Figure 8: Experimental overview. SRPO improves realism, enables enhanced style control, and ablation studies confirm the importance of early timestep optimization and inversion.

Analysis and Ablations

Denoising Efficiency

Direct-Align enables accurate reward-based optimization at early timesteps, where standard one-step methods fail due to noise-induced artifacts. Shorter model-predicted step proportions yield higher final image quality.

Optimization Interval

Training restricted to late timesteps increases reward hacking rates. Early or full-trajectory optimization, as enabled by Direct-Align, mitigates this effect.

Ablation Studies

Removing early timestep optimization or the late-timestep discount in Direct-Align degrades realism and increases vulnerability to reward hacking. Inversion-based regularization further improves robustness.

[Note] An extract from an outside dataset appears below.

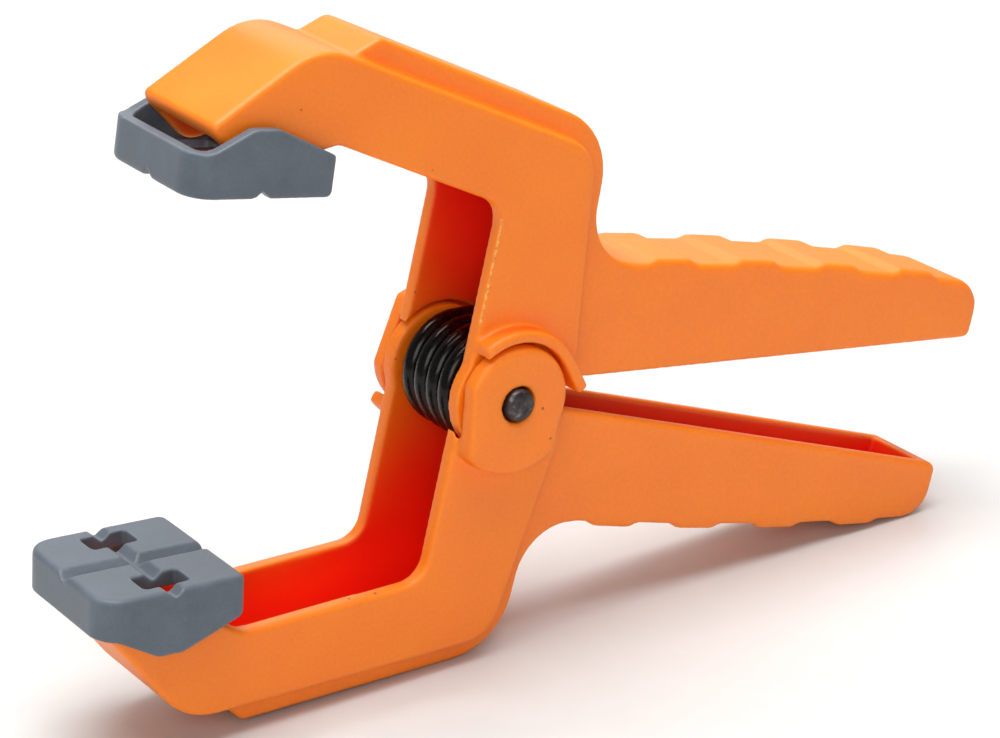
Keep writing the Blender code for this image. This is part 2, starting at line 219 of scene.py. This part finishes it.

# %% [markdown]
# Light that reaches the bottom of a channel has passed from wall to wall many times, and each
# bounce off strongly pigmented resin loses more green and blue. So the hollows glow red. A few
# diffuse bounces alone come out browner than such a resin looks, so that red light is painted in:
# ambient occlusion measures how shut in a place is by its own piece, and shut-in places get
# a painted deep red, painted bounce light and shade. Edges get a paler colour, partly wear and
# partly a painted highlight.

# %% Nylon: painted red bounce light in hollows, painted highlight and wear on edges
hollow = add(tree, "AmbientOcclusion", {"Distance": 12.0 * MM}, samples=8, only_local=True)
# Painted bounce light and shade: the more shut in a place, the more deep red is painted into the
# resin colour.
painted_bounce_mask = add(tree, "ValToRGB", {"Fac": hollow.outputs["AO"]},
            stops=[(0.42, "#FFFFFF"), (0.74, "#000000")])
painted_bounce_red = add(tree, "Mix", {"Factor": painted_bounce_mask.outputs["Color"], "A": specked.outputs["Result"],
                             "B": linear("#FA2000")}, data_type="RGBA")
# Painted highlight, partly wear: edges are painted a paler orange.
edge_wear_and_highlight = add(tree, "Mix", {"Factor": edges(tree, 0.3, 0.4), "A": painted_bounce_red.outputs["Result"],
                          "B": linear("#FFA032")}, data_type="RGBA")
tree.links.new(edge_wear_and_highlight.outputs["Result"], shader.inputs["Base Color"])
print("hollows and edges added, now", len(tree.nodes), "nodes")

# %% [markdown]
# The steel mould was spark eroded, which leaves an orange-peel grain that breaks reflections
# up into a soft sheen. Such a grain is nearer a tenth of a millimetre wide. Here it is drawn
# at a sixth, and a hundredth deep, so that it is coarse enough to show. The gloss itself
# drifts a little with the clouds of pigment. A trace of subsurface scattering, with red going
# furthest, warms thin walls and corners.

# %% Nylon: surface
polish = add(tree, "MapRange", {"Value": clouds.outputs["Fac"], "From Min": 0.3,
                                "From Max": 0.7, "To Min": 0.44, "To Max": 0.52})
tree.links.new(polish.outputs["Result"], shader.inputs["Roughness"])
peel = add(tree, "TexNoise", {"Vector": place, "Scale": per_mm(0.16), "Detail": 2.0})
bump = add(tree, "Bump", {"Height": peel.outputs["Fac"], "Strength": 0.5,
                          "Distance": 0.01 * MM})
tree.links.new(bump.outputs["Normal"], shader.inputs["Normal"])
shader.inputs["IOR"].default_value = 1.53
shader.inputs["Subsurface Weight"].default_value = 0.12
shader.inputs["Subsurface Radius"].default_value = (1.0, 0.25, 0.05)
shader.inputs["Subsurface Scale"].default_value = 0.8 * MM
print("finish:", nylon.name)

# %% [markdown]
# ## Grey thermoplastic rubber
#
# The pads are moulded in a soft rubber, which is why they grip without marking the work. It is
# a blue grey. Handling leaves pale scuffs, drawn as clouds of two or three millimetres with
# a finer break-up in them, and the rims are paler still: partly rubbed, partly a painted
# highlight.

# %% Rubber: colour
rubber, tree, shader = new_material("grey_thermoplastic_rubber")
place = add(tree, "TexCoord").outputs["Object"]
scuffs = add(tree, "TexNoise", {"Vector": place, "Scale": per_mm(2.6), "Detail": 4.0,
                                "Roughness": 0.6})
body = add(tree, "ValToRGB", {"Fac": scuffs.outputs["Fac"]},
           stops=[(0.32, "#4F5862"), (0.68, "#5B6570")])
fleck = add(tree, "TexNoise", {"Vector": place, "Scale": per_mm(0.22), "Detail": 3.0})
tint = add(tree, "ValToRGB", {"Fac": fleck.outputs["Fac"]},
           stops=[(0.3, "#F2F2F2"), (0.7, "#FFFFFF")])
flecked = add(tree, "Mix", {"Factor": 1.0, "A": body.outputs["Color"],
                            "B": tint.outputs["Color"]},
              data_type="RGBA", blend_type="MULTIPLY")
# Rims painted paler: partly rubbing wear, partly a painted highlight.
rim_wear_and_highlight = add(tree, "Mix", {"Factor": edges(tree, 0.25, 0.5), "A": flecked.outputs["Result"],
                           "B": linear("#89919A")}, data_type="RGBA")
tree.links.new(rim_wear_and_highlight.outputs["Result"], shader.inputs["Base Color"])
print("rubber colour from", len(tree.nodes), "nodes")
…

Implications and Future Directions

This work demonstrates that full-trajectory, reward-based RL is both feasible and highly effective for aligning diffusion models with human preferences, provided that optimization is stabilized and reward signals are regularized via semantic relativity. The SRPO framework enables prompt-driven, fine-grained control without the need for costly reward model retraining or large-scale data collection.

Limitations include reduced controllability for rare or out-of-domain control tokens and limited interpretability due to reliance on latent space similarity. Future work should focus on systematic control strategies, learnable control tokens, and reward models explicitly responsive to prompt structure. The SRPO approach is extensible to other online RL algorithms and modalities.

Conclusion

The combination of Direct-Align and SRPO constitutes a significant advance in the practical alignment of diffusion models with nuanced human preferences. By enabling efficient, robust, and prompt-driven optimization across the full diffusion trajectory, this framework sets a new standard for controllable, high-fidelity text-to-image generation. The methodology is broadly applicable and opens new avenues for research in reward modeling, RL-based generative model alignment, and fine-grained user control in generative AI.